A reference to the schedule component.

filePath

The path to the data associated with the data node, which is an CSV input file in this example.

name

The user-defined name, which is a label for your reference only.

dataFormat

A reference to the format of the data for the activity to process.

Output Data Node

The output RedshiftDataNode pipeline component defines a location for the output data; in this case, a table in an Amazon Redshift database. For more information, see RedshiftDataNode. This output component is defined by the following fields:

{ "id": "RedshiftDataNodeId1", "schedule": { "ref": "ScheduleId1" }, "tableName": "orders", "name": "DefaultRedshiftDataNode1", "createTableSql": "create table StructuredLogs (requestBeginTime CHAR(30) PRIMARY KEY DISTKEY SORTKEY, requestEndTime CHAR(30), hostname CHAR(100), requestDate varchar(20));", "type": "RedshiftDataNode", "database": { "ref": "RedshiftDatabaseId1" } },
id

The user-defined ID, which is a label for your reference only.

schedule

A reference to the schedule component.

tableName

The name of the Amazon Redshift table.

name

The user-defined name, which is a label for your reference only.

createTableSql

A SQL expression to create the table in the database.

database

A reference to the Amazon Redshift database.

Database

The RedshiftDatabase component is defined by the following fields.

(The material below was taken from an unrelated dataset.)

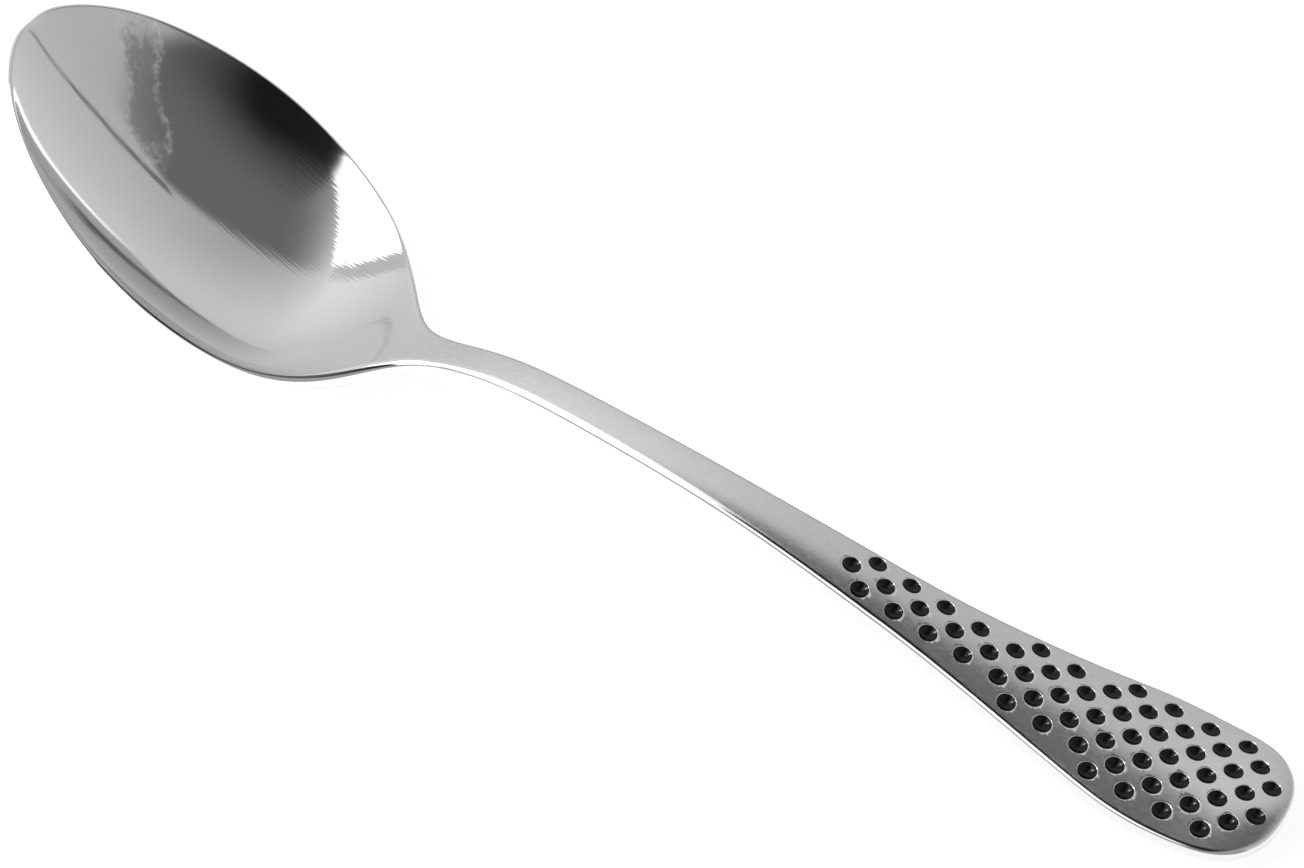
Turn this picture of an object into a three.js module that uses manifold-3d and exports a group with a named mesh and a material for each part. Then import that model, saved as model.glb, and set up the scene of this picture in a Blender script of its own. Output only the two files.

For more information, see RedshiftDatabase.

{ "id": "RedshiftDatabaseId1", "databaseName": "dbname", "username": "user", "name": "DefaultRedshiftDatabase1", "*password": "password", "type": "RedshiftDatabase", "clusterId": "redshiftclusterId" },
id

The user-defined ID, which is a label for your reference only.

databaseName

The name of the logical database.

username

The user name to connect to the database.

name

The user-defined name, which is a label for your reference only.

password

The password to connect to the database.

clusterId

The ID of the Redshift cluster.